DATA EXCERPT start
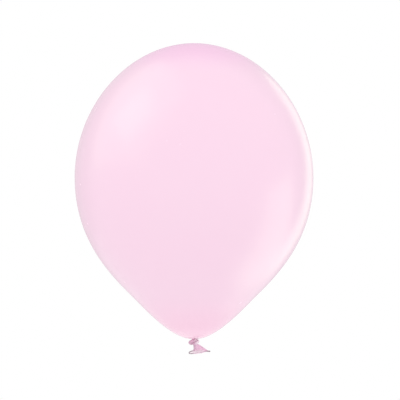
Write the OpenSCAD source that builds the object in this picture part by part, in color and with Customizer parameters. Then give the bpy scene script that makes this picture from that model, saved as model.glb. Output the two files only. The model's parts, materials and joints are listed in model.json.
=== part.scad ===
// An inflated latex balloon, tied off in an overhand knot, standing neck down.
// The origin is the tie, where the body narrows to the knot. +Z runs up to the crown.
// The neck's free end leans forward, towards -Y, and to the right, towards +X.

/* [Body] */
// Diameter of the body at its widest ring
body_d = 300; // [250:5:360]
// Height of the crown above the tie
body_h = 371; // [320:1:450]
// Height of the widest ring above the tie
equator_h = 202; // [165:1:245]
// Thickness of the skin
film = 0.3; // [0.25:0.01:0.6]
// How full the crown is, where 0.552 would be an ellipse
crown_fullness = 0.54; // [0.44:0.01:0.65]
// How full the side is below the widest ring
hip_fullness = 0.55; // [0.44:0.01:0.66]
// Slope of the flank above level, in degrees
flank_angle = 46; // [38:1:56]
// Diameter of the body where the flank turns into the rounded base
flank_d = 140; // [116:1:170]
// Height of that place above the tie
flank_h = 45; // [37:1:54]

/* [Gather] */
// Diameter of the bunched skin at the tie
gather_d = 10; // [9:0.5:14]
// Height of the bunched skin inside the body
gather_h = 7; // [6.5:0.5:10]
// Length of the neck root that turns inside the bunched skin
root_l = 4.5; // [3.5:0.25:5.5]

/* [Knot] */
// Diameter of the stretched neck in the knot
strand_d = 3.2; // [2.6:0.1:3.9]
// Bare neck between the body and the knot
waist_h = 1.5; // [1.4:0.1:2.2]
// Height above the tie at which the knot sways
sway_lift = 0.5; // [0.3:0.1:1]
// Bare neck between the knot and the middle of the tail's bend
exit_drop = 1; // [0.8:0.1:1.3]

/* [Tail] */
// Width of the flattened mouth
mouth_w = 26.6; // [22:0.5:32]
// Height of the mouth's opening, across the flattened sleeve
mouth_gap = 7.6; // [6:0.2:9.2]
// Length of the tail below its bend
tail_l = 6.1; // [5:0.1:7.4]
// How far the mouth lies to the right of the tail's bend
tail_shift = 5; // [3:0.5:6]
// How far the tail leans forward, in degrees
tail_lean = 35; // [20:1:42]
// How far the mouth's right end is tipped up, in degrees
mouth_tip = 6; // [0:1:10]
// How far the mouth's two ends droop below its middle
mouth_droop = 1.2; // [0:0.1:2]
// Thickness of the tail's wall
tail_wall = 0.5; // [0.4:0.05:0.7]
// Diameter of the rolled lip round the mouth
lip_d = 1.8; // [1.5:0.1:2.2]

/* [Fits] */
// Gap all round the neck root where it turns in the gather
turn_gap = 0.05; // [0.02:0.01:0.1]
// Gap all round each fold's barrel in its trough
fold_gap = 0.08; // [0.03:0.01:0.1]
// Gap between neighbouring strands of the knot
strand_gap = 0.1; // [0.05:0.05:0.3]
// Wall of each trough round its barrel
fold_wall = 0.6; // [0.5:0.05:0.8]
// How far each barrel stands out from its strand
fold_lip = 0.2; // [0.1:0.05:0.3]

/* [Hidden] */

skin_pink = [0.976, 0.851, 0.918];
neck_pink = [0.902, 0.729, 0.835];

outline_steps = 20; // flats along each span of the body's outline
turned_fn = 120; // sides of a turned shape
strand_sides = 12; // sides of the knotted strand
knot_step = 6; // degrees of the knot's own turn between rings
lead_steps = 7; // rings along each end of the knotted strand
sleeve_sides = 48; // sides of the tail's sleeve
sleeve_steps = 12; // rings down the tail's sleeve
lip_sides = 10; // sides of the rolled lip, with a flat towards the tail

// ---- Curves ----------------------------------------------------------------

function unit(v) = v / norm(v);
function mix(a, b, t) = a + (b - a) * t;

// A cubic curve through p[0] and p[3], pulled towards p[1] and p[2].
function bezier(p, t) =
    pow(1 - t, 3) * p[0] + 3 * pow(1 - t, 2) * t * p[1]
    + 3 * (1 - t) * t * t * p[2] + t * t * t * p[3];
function bezier_slope(p, t) =
    3 * pow(1 - t, 2) * (p[1] - p[0]) + 6 * (1 - t) * t * (p[2] - p[1])
    + 3 * t * t * (p[3] - p[2]);

// ---- The body's outline, from the crown down to the tie ---------------------

crown = [0, body_h];
equator = [body_d / 2, equator_h];
flank = [flank_d / 2, flank_h];
tie = [gather_d / 2, 0];
uphill = [cos(flank_angle), sin(flank_angle)];
// How far each joint between two spans pulls on them
flank_pull = 0.45 * (body_d - flank_d) / 2;
base_pull = 0.4 * (flank_d - gather_d) / 2;
tie_pull = 0.3 * (flank_d - gather_d) / 2;

crown_span = [
    crown, crown + [crown_fullness * body_d / 2, 0],
    equator + [0, crown_fullness * (body_h - equator_h)], equator
];
hip_span = [
    equator, equator - [0, hip_fullness * (equator_h - flank_h)],
    flank + flank_pull * uphill, flank
];
base_span = [flank, flank - base_pull * uphill, tie + [tie_pull, 0], tie];

// Points along one span, set in from it by the given depth.
function span_points(p, inset, first = 0) = [
    for (i = [first:outline_steps])
        let (t = i / outline_steps, run = unit(bezier_slope(p, t)))
            bezier(p, t) + inset * [run[1], -run[0]]
];
function outline(inset) = concat(
    span_points(crown_span, inset),
    span_points(hip_span, inset, 1),
    span_points(base_span, inset, 1)
);
function reversed(list) = [for (i = [len(list) - 1:-1:0]) list[i]];

// ---- Strands and sleeves as rings of points ---------------------------------

// A solid skinned over a list of rings that have the same number of points.
module loft(rings) {
    sides = len(rings[0]);
    last = len(rings) - 1;
    walls = [
        for (i = [0:last - 1], j = [0:sides - 1])
            let (a = i * sides + j, b = i * sides + (j + 1) % sides)
                each [[a, b, b + sides], [a, b + sides, a + sides]]
    ];
    first_cap = [for (j = [sides - 1:-1:0]) j];
    last_cap = [for (j = [0:sides - 1]) last * sides + j];
    polyhedron([for (ring = rings) each ring], concat(walls, [first_cap, last_cap]));
}

// The same over a closed loop of rings, the last of which meets the first.
module closed_loft(rings) {
    sides = len(rings[0]);
    count = len(rings);
    walls = [
        for (i = [0:count - 1], j = [0:sides - 1])
            let (
                k = (i + 1) % count,
                a = i * sides + j, b = i * sides + (j + 1) % sides,
                c = k * sides + (j + 1) % sides, d = k * sides + j
            ) each [[a, b, c], [a, c, d]]
    ];
    polyhedron([for (ring = rings) each ring], walls);
}

// A ring of points round a centre, in the plane of two directions across it.
function ring(centre, side, up, r, sides) = [
    for (j = [0:sides - 1])
        let (a = 360 * j / sides) centre + r * (cos(a) * side + sin(a) * up)
];

// One side direction for each place on a route, carried along without spin.
function carried(runs, side, i = 0) =
    i == len(runs) ? [] :
    let (square = unit(side - (side * runs[i]) * runs[i]))
        concat([square], carried(runs, square, i + 1));

// The direction of a route at each of its points.
function runs_of(route) = [
    for (i = [0:len(route) - 1])
        unit(route[min(i + 1, len(route) - 1)] - route[max(i - 1, 0)])
];

module strand(route, r) {
    runs = runs_of(route);
    sides = carried(runs, [1, 0, 0]);
    loft([
        for (i = [0:len(route) - 1])
            ring(route[i], sides[i], cross(sides[i], runs[i]), r, strand_sides)
    ]);
}

// ---- The knot's route --------------------------------------------------------

strand_r = strand_d / 2;
fold_r = strand_r + fold_lip;
barrel_l = 1.5 * fold_r;
trough_r = fold_r + fold_gap;
root_r = trough_r + fold_wall;

// An overhand knot is a trefoil with its third outer turn let out at the two ends. The
// trefoil winds round a ring: 2 turns about the ring's axis and 3 round its own wrap.
wrap_r = strand_r + strand_gap;
ring_r = wrap_r + (strand_d + strand_gap) / sqrt(3);
knot_mid_z = -(waist_h + wrap_r + strand_r);
knot_turn = 90; // brings the knot's flat side to the front
enter_at = 60; // where the strand joins the trefoil, in degrees of its own turn
leave_at = 300;

function trefoil(t) =
    let (r = ring_r + wrap_r * cos(3 * t), about = 2 * t + knot_turn)
        [r * cos(about), r * sin(about), knot_mid_z + wrap_r * sin(3 * t)];
function trefoil_run(t) = unit(trefoil(t + 0.5) - trefoil(t - 0.5));

sway_at = [0, 0, sway_lift];
exit_spread = 1.2; // how much further out than the last inner pass the strand leaves
tail_bend_at = [
    exit_spread * trefoil(leave_at)[0], exit_spread * trefoil(leave_at)[1],
    knot_mid_z - wrap_r - strand_r - exit_drop
];
lead_pull = strand_r;
lead_in = [
    sway_at, sway_at - [0, 0, lead_pull],
    trefoil(enter_at) - lead_pull * trefoil_run(enter_at), trefoil(enter_at)
];
lead_out = [
    trefoil(leave_at), trefoil(leave_at) + lead_pull * trefoil_run(leave_at),
    tail_bend_at + [0, 0, lead_pull], tail_bend_at
];
knot_route = concat(
    [for (i = [0:lead_steps - 1]) bezier(lead_in, i / lead_steps)],
    [for (t = [enter_at:knot_step:leave_at]) trefoil(t)],
    [for (i = [1:lead_steps]) bezier(lead_out, i / lead_steps)]
);

// ---- The tail's sleeve -------------------------------------------------------

grip_drop = 0.8; // the tail's trough covers its barrel from this far below the middle
cavity_step = 5; // ring of the sleeve at which its two walls part
tail_top = tail_bend_at - [0, 0, grip_drop];
mouth_across = [cos(mouth_tip), 0, sin(mouth_tip)];
mouth_back = [0, cos(tail_lean), -sin(tail_lean)];
mouth_out = cross(mouth_back, mouth_across);
mouth_mid = tail_top + [tail_shift, -tail_l * tan(tail_lean) / 2, -tail_l];
tail_line = [
    tail_top, tail_top - [0, 0, 0.4 * tail_l],
    mouth_mid - 0.3 * tail_l * mouth_out, mouth_mid
];

// How far t is on from where the walls part to the mouth, as a share.
function parted(t) = max(0, t * sleeve_steps - cavity_step) / (sleeve_steps - cavity_step);

// A ring of the sleeve at t, from 0 at its bend to 1 at its mouth, set in by a depth.
function sleeve_ring(t, inset) =
    let (
        centre = bezier(tail_line, t),
        across = unit(mix([1, 0, 0], mouth_across, t)),
        back = unit(mix([0, 1, 0], mouth_back, t)),
        half_w = mix(root_r, mouth_w / 2, pow(t, 1.2)) - inset,
        half_gap = mix(root_r, mouth_gap / 2, t) - 1.4 * t * (1 - t) - inset
    ) [
        for (j = [0:sleeve_sides - 1])
            let (a = 360 * j / sleeve_sides)
                centre + half_w * cos(a) * across + half_gap * sin(a) * back
                - [0, 0, mouth_droop * pow(parted(t) * cos(a), 2)]
    ];

outer_rings = [for (i = [0:sleeve_steps]) sleeve_ring(i / sleeve_steps, 0)];
inner_rings = [
    for (i = [sleeve_steps:-1:cavity_step])
        sleeve_ring(i / sleeve_steps, tail_wall)
];

// ---- Parts -------------------------------------------------------------------

// The inflated skin, closed all round, with the bunched skin at its tie.
module envelope() {
    pocket_r = root_r + turn_gap;
    pocket_h = root_l + turn_gap;
    bunch = [[0, gather_h], [gather_d / 4, 0.9 * gather_h], [gather_d / 2, film]];
    color(skin_pink) rotate_extrude($fn = turned_fn) polygon(concat(
        outline(0),
        [[pocket_r, 0], [pocket_r, pocket_h], [0, pocket_h]],
        bunch,
        reversed(outline(film))
    ));
}

// A barrel along the axis of a fold, or the trough that it turns in.
module fold(at, about, r, l) {
    translate(at) rotate(about) cylinder(h = l, r = r, center = true, $fn = turned_fn);
}
across_y = [90, 0, 0];
across_x = [0, 90, 0];

// The pinched root of the neck. It turns in the bunched skin and holds the knot's barrel.
module neck_root() {
    color(neck_pink) difference() {
        translate(sway_at) cylinder(h = root_l - sway_lift, r = root_r, $fn = turned_fn);
        fold(sway_at, across_y, trough_r, 3 * root_r);
    }
}

// The neck tied in an overhand knot, with a barrel at each end for the two folds.
module knot() {
    color(neck_pink) {
        strand(knot_route, strand_r);
        fold(sway_at, across_y, fold_r, barrel_l);
        fold(tail_bend_at, across_x, fold_r, barrel_l);
    }
}

// The free end of the neck, flattened and flared, and open at its mouth.
module neck_tail() {
    color(neck_pink) difference() {
        loft(concat(outer_rings, inner_rings));
        fold(tail_bend_at, across_x, trough_r, 3 * root_r);
    }
}

// The lip rolled up round the mouth. One of its flats meets the end of the tail's wall.
module rolled_lip() {
    rim = sleeve_ring(1, tail_wall / 2);
    count = len(rim);
    to_flat = lip_d / 2 * cos(180 / lip_sides);
    color(neck_pink) closed_loft([
        for (i = [0:count - 1])
            let (
                run = unit(rim[(i + 1) % count] - rim[(i + count - 1) % count]),
                side = unit(cross(run, mouth_out)),
                out = cross(side, run)
            ) ring(rim[i] + to_flat * out, side, out, lip_d / 2, lip_sides)
    ]);
}

envelope();
neck_root();
knot();
neck_tail();
rolled_lip();
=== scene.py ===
# %% [markdown]
# # An inflated balloon, tied with its own neck
# A latex balloon is one skin. It is dipped on a former, its rim is rolled into a lip, and it is
# filled and tied. Blender makes the parts of that skin that a person can name: the body with the
# pleats at its tie, the knot, the flattened tail below the knot, and the lip. They are built around
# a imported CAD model, which already fixes every size, place and joint.

# %% Load the frame
import json
import math
import random

import bpy
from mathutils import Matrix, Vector


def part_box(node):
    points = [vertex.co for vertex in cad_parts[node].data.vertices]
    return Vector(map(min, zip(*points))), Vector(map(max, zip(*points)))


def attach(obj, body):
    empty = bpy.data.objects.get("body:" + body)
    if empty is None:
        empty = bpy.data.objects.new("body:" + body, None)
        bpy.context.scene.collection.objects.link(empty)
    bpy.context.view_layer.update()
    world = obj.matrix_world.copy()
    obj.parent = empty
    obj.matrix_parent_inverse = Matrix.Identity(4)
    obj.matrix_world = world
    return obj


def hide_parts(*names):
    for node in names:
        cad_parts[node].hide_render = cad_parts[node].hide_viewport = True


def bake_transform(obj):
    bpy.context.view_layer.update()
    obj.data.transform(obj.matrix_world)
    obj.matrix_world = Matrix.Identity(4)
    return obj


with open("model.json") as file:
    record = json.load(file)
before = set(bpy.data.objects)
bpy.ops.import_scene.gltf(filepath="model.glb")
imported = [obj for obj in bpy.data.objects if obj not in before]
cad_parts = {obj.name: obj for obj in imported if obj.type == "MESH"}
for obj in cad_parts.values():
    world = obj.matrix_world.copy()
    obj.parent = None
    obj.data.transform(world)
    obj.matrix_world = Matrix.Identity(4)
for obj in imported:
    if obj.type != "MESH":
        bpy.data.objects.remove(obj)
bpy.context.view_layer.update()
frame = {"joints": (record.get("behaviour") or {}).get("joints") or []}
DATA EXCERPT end
■ **THE EXERCISE**: Set down each line of the material verbatim, from the first line through the line that contains "exit_drop = 1; // [0.8:0.1:1.3]".

■ **ANSWER TO THIS TASK**:
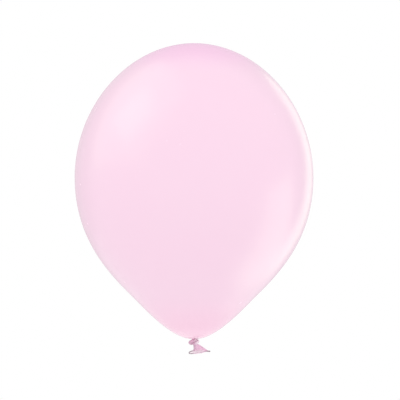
Write the OpenSCAD source that builds the object in this picture part by part, in color and with Customizer parameters. Then give the bpy scene script that makes this picture from that model, saved as model.glb. Output the two files only. The model's parts, materials and joints are listed in model.json.
=== part.scad ===
// An inflated latex balloon, tied off in an overhand knot, standing neck down.
// The origin is the tie, where the body narrows to the knot. +Z runs up to the crown.
// The neck's free end leans forward, towards -Y, and to the right, towards +X.

/* [Body] */
// Diameter of the body at its widest ring
body_d = 300; // [250:5:360]
// Height of the crown above the tie
body_h = 371; // [320:1:450]
// Height of the widest ring above the tie
equator_h = 202; // [165:1:245]
// Thickness of the skin
film = 0.3; // [0.25:0.01:0.6]
// How full the crown is, where 0.552 would be an ellipse
crown_fullness = 0.54; // [0.44:0.01:0.65]
// How full the side is below the widest ring
hip_fullness = 0.55; // [0.44:0.01:0.66]
// Slope of the flank above level, in degrees
flank_angle = 46; // [38:1:56]
// Diameter of the body where the flank turns into the rounded base
flank_d = 140; // [116:1:170]
// Height of that place above the tie
flank_h = 45; // [37:1:54]

/* [Gather] */
// Diameter of the bunched skin at the tie
gather_d = 10; // [9:0.5:14]
// Height of the bunched skin inside the body
gather_h = 7; // [6.5:0.5:10]
// Length of the neck root that turns inside the bunched skin
root_l = 4.5; // [3.5:0.25:5.5]

/* [Knot] */
// Diameter of the stretched neck in the knot
strand_d = 3.2; // [2.6:0.1:3.9]
// Bare neck between the body and the knot
waist_h = 1.5; // [1.4:0.1:2.2]
// Height above the tie at which the knot sways
sway_lift = 0.5; // [0.3:0.1:1]
// Bare neck between the knot and the middle of the tail's bend
exit_drop = 1; // [0.8:0.1:1.3]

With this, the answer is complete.